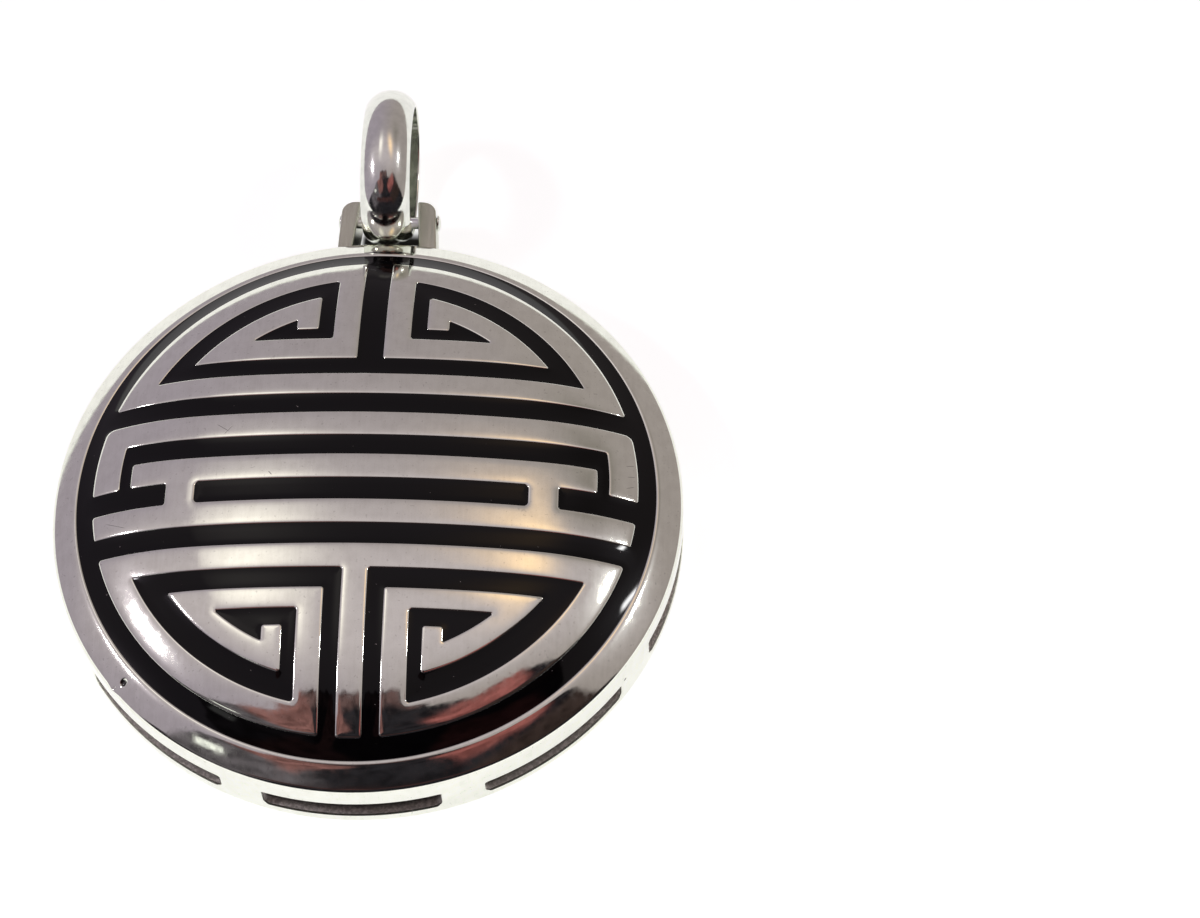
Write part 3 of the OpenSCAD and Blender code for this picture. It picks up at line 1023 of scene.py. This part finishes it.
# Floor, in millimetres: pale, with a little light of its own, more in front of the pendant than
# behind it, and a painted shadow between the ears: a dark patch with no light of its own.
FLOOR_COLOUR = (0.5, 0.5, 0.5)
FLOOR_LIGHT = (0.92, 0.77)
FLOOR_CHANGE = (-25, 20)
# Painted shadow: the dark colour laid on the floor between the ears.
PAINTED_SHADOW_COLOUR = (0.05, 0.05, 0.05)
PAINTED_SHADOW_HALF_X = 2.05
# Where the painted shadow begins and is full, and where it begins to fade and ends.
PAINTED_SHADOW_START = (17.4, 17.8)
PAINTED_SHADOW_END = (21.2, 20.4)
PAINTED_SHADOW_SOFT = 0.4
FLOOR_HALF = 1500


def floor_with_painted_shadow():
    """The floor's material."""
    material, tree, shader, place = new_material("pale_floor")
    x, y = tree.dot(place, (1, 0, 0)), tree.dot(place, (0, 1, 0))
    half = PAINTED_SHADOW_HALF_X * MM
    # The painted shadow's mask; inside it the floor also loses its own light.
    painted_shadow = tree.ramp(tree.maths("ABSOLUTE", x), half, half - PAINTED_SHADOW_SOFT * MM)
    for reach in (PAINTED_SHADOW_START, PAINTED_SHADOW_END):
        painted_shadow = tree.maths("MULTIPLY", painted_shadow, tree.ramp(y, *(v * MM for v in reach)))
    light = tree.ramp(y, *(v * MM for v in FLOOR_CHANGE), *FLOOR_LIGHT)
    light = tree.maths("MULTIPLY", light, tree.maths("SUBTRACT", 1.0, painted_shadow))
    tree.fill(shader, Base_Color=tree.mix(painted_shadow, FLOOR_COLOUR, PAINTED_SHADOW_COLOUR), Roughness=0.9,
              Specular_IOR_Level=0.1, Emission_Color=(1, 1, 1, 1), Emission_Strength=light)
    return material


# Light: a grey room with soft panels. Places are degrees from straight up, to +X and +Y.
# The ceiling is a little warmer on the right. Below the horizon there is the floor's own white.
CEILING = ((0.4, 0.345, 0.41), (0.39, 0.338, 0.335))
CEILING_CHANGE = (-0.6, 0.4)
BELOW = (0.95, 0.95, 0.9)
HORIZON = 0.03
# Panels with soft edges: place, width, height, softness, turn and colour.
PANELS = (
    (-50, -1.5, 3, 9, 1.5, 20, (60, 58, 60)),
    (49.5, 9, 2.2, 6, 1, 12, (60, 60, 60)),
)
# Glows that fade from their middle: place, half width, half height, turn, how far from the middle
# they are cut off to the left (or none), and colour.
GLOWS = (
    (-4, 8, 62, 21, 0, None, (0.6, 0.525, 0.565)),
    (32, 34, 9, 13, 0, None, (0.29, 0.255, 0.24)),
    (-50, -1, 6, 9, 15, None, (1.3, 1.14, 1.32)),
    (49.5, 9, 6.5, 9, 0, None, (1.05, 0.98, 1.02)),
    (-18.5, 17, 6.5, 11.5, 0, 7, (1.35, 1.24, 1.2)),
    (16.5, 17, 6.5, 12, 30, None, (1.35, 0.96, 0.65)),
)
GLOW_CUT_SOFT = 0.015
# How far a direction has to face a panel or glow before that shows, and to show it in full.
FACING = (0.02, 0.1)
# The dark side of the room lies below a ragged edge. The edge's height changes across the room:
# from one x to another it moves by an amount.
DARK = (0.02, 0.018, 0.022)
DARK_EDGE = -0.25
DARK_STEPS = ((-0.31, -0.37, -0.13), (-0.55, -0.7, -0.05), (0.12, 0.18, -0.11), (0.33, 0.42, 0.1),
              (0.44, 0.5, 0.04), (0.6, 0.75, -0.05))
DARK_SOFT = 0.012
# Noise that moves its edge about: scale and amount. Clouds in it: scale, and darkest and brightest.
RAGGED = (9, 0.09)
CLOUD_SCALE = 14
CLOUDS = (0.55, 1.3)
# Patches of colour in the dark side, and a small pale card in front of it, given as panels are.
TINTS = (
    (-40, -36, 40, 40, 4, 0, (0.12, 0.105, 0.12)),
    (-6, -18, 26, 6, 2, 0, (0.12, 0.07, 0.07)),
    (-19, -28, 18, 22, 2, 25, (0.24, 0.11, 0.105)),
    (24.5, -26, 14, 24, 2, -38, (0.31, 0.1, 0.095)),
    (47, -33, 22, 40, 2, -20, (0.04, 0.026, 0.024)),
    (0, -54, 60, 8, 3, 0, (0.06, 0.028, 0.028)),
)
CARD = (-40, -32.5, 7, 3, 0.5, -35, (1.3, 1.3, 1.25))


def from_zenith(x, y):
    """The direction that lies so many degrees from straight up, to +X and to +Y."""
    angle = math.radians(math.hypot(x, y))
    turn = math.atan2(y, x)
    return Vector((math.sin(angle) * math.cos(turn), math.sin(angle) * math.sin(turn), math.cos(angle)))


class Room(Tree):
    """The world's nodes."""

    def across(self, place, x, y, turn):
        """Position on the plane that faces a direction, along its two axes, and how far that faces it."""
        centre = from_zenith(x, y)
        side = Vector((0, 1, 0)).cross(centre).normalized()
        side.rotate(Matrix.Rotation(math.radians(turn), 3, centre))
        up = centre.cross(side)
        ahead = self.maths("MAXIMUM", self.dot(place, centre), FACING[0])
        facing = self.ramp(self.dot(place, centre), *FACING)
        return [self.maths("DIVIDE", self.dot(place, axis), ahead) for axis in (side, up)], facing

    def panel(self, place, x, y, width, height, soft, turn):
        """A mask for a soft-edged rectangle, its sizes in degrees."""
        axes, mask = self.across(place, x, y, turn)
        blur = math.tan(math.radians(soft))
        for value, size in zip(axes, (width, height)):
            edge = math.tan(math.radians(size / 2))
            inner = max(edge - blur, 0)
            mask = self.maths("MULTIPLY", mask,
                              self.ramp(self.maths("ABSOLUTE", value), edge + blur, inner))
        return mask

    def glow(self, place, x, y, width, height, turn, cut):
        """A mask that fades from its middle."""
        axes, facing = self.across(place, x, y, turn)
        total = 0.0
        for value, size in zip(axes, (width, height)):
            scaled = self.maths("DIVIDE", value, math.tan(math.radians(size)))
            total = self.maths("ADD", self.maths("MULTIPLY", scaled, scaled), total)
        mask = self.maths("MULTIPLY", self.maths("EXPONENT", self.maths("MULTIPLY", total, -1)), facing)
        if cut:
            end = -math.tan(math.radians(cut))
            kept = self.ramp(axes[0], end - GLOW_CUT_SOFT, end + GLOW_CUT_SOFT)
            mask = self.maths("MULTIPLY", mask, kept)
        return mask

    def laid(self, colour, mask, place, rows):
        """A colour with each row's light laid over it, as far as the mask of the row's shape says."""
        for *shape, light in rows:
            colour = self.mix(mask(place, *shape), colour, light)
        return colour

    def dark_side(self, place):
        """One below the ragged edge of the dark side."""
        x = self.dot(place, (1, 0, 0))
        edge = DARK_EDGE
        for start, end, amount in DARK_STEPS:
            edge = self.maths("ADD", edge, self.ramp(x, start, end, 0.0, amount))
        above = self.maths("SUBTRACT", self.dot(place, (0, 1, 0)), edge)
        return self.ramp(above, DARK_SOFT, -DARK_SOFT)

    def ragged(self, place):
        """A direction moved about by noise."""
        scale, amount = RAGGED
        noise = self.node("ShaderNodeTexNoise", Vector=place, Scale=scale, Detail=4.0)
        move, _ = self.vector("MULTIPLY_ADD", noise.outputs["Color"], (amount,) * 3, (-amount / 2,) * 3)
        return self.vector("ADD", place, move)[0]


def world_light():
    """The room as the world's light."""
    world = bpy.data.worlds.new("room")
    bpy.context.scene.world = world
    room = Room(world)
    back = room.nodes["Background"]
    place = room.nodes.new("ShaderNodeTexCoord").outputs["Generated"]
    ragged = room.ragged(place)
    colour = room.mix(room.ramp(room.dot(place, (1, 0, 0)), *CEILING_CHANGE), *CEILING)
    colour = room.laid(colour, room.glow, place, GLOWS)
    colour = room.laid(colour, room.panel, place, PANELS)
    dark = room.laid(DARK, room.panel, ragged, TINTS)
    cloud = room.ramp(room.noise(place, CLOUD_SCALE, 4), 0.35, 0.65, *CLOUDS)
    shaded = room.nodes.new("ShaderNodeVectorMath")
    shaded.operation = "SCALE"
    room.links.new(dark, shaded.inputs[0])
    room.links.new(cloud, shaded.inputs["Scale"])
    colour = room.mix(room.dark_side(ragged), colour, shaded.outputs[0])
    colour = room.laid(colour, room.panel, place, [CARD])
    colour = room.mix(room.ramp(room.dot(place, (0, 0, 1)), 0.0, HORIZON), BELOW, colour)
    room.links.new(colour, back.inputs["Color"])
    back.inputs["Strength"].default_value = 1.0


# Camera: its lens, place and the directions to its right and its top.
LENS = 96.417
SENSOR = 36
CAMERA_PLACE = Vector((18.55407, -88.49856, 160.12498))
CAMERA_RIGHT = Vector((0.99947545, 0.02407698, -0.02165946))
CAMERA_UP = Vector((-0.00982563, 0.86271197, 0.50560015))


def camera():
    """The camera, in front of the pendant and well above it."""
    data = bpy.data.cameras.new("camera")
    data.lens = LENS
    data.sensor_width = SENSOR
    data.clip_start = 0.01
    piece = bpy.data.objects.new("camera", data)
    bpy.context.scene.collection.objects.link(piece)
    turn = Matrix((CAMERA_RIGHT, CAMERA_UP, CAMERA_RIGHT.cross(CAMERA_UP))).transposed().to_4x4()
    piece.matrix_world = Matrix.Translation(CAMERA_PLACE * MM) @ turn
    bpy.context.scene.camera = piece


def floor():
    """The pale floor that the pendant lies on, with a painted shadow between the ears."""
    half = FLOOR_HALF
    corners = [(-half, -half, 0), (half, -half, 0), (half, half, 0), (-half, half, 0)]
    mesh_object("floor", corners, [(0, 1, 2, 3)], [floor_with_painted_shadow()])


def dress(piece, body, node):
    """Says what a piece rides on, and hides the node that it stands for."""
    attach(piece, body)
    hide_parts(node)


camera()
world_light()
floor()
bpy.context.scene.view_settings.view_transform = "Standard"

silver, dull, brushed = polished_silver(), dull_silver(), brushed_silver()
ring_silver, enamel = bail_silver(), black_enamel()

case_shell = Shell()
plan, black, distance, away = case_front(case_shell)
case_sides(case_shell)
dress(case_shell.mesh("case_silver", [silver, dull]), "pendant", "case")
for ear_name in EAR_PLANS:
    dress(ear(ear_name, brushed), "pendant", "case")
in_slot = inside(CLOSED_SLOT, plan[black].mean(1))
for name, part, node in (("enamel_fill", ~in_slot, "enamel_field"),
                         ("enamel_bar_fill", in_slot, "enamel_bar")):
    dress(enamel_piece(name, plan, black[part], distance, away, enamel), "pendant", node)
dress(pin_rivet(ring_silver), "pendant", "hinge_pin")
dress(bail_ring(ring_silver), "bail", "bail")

··········

Task goal
Reproduce exactly, please, only the lines from the start of the data above to the line that contains "return material", with both ends kept.

The answer
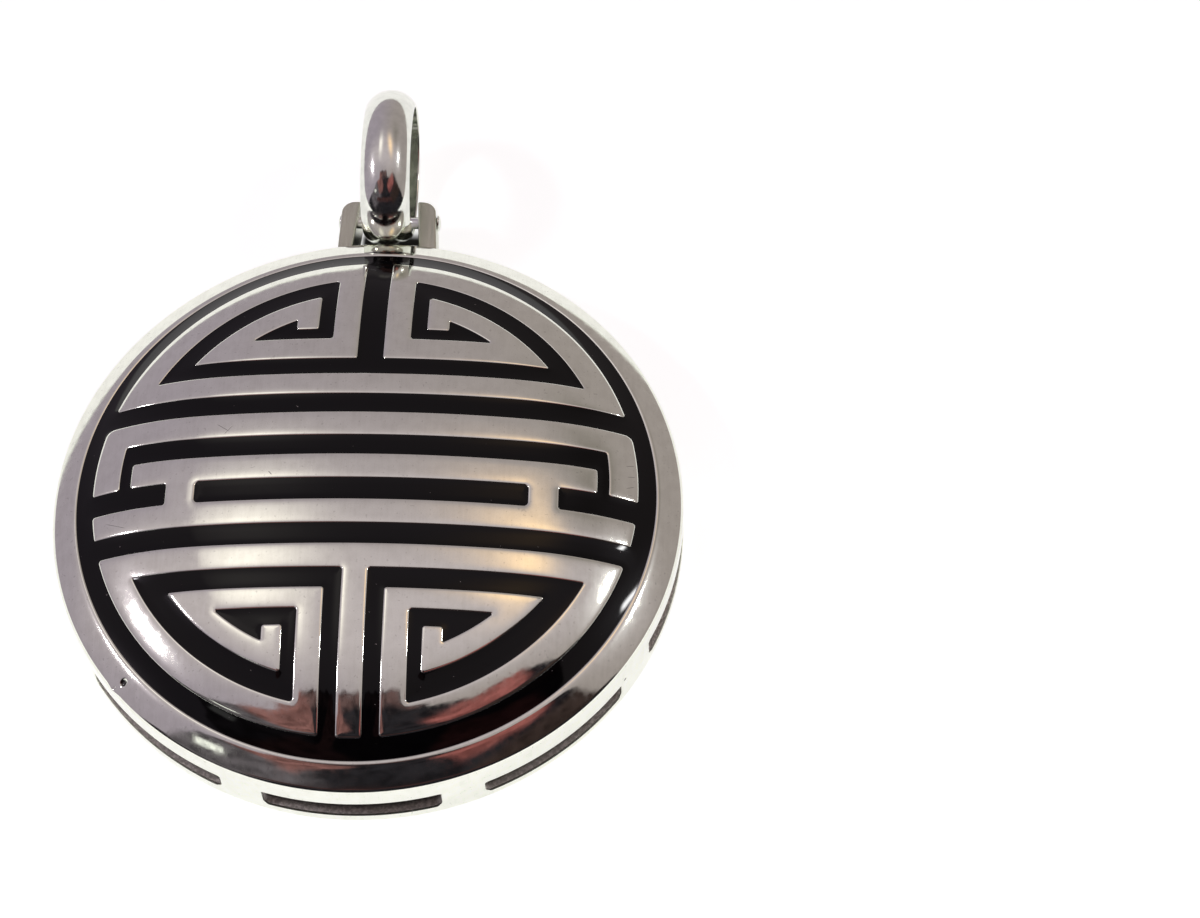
Write part 3 of the OpenSCAD and Blender code for this picture. It picks up at line 1023 of scene.py. This part finishes it.
# Floor, in millimetres: pale, with a little light of its own, more in front of the pendant than
# behind it, and a painted shadow between the ears: a dark patch with no light of its own.
FLOOR_COLOUR = (0.5, 0.5, 0.5)
FLOOR_LIGHT = (0.92, 0.77)
FLOOR_CHANGE = (-25, 20)
# Painted shadow: the dark colour laid on the floor between the ears.
PAINTED_SHADOW_COLOUR = (0.05, 0.05, 0.05)
PAINTED_SHADOW_HALF_X = 2.05
# Where the painted shadow begins and is full, and where it begins to fade and ends.
PAINTED_SHADOW_START = (17.4, 17.8)
PAINTED_SHADOW_END = (21.2, 20.4)
PAINTED_SHADOW_SOFT = 0.4
FLOOR_HALF = 1500


def floor_with_painted_shadow():
    """The floor's material."""
    material, tree, shader, place = new_material("pale_floor")
    x, y = tree.dot(place, (1, 0, 0)), tree.dot(place, (0, 1, 0))
    half = PAINTED_SHADOW_HALF_X * MM
    # The painted shadow's mask; inside it the floor also loses its own light.
    painted_shadow = tree.ramp(tree.maths("ABSOLUTE", x), half, half - PAINTED_SHADOW_SOFT * MM)
    for reach in (PAINTED_SHADOW_START, PAINTED_SHADOW_END):
        painted_shadow = tree.maths("MULTIPLY", painted_shadow, tree.ramp(y, *(v * MM for v in reach)))
    light = tree.ramp(y, *(v * MM for v in FLOOR_CHANGE), *FLOOR_LIGHT)
    light = tree.maths("MULTIPLY", light, tree.maths("SUBTRACT", 1.0, painted_shadow))
    tree.fill(shader, Base_Color=tree.mix(painted_shadow, FLOOR_COLOUR, PAINTED_SHADOW_COLOUR), Roughness=0.9,
              Specular_IOR_Level=0.1, Emission_Color=(1, 1, 1, 1), Emission_Strength=light)
    return material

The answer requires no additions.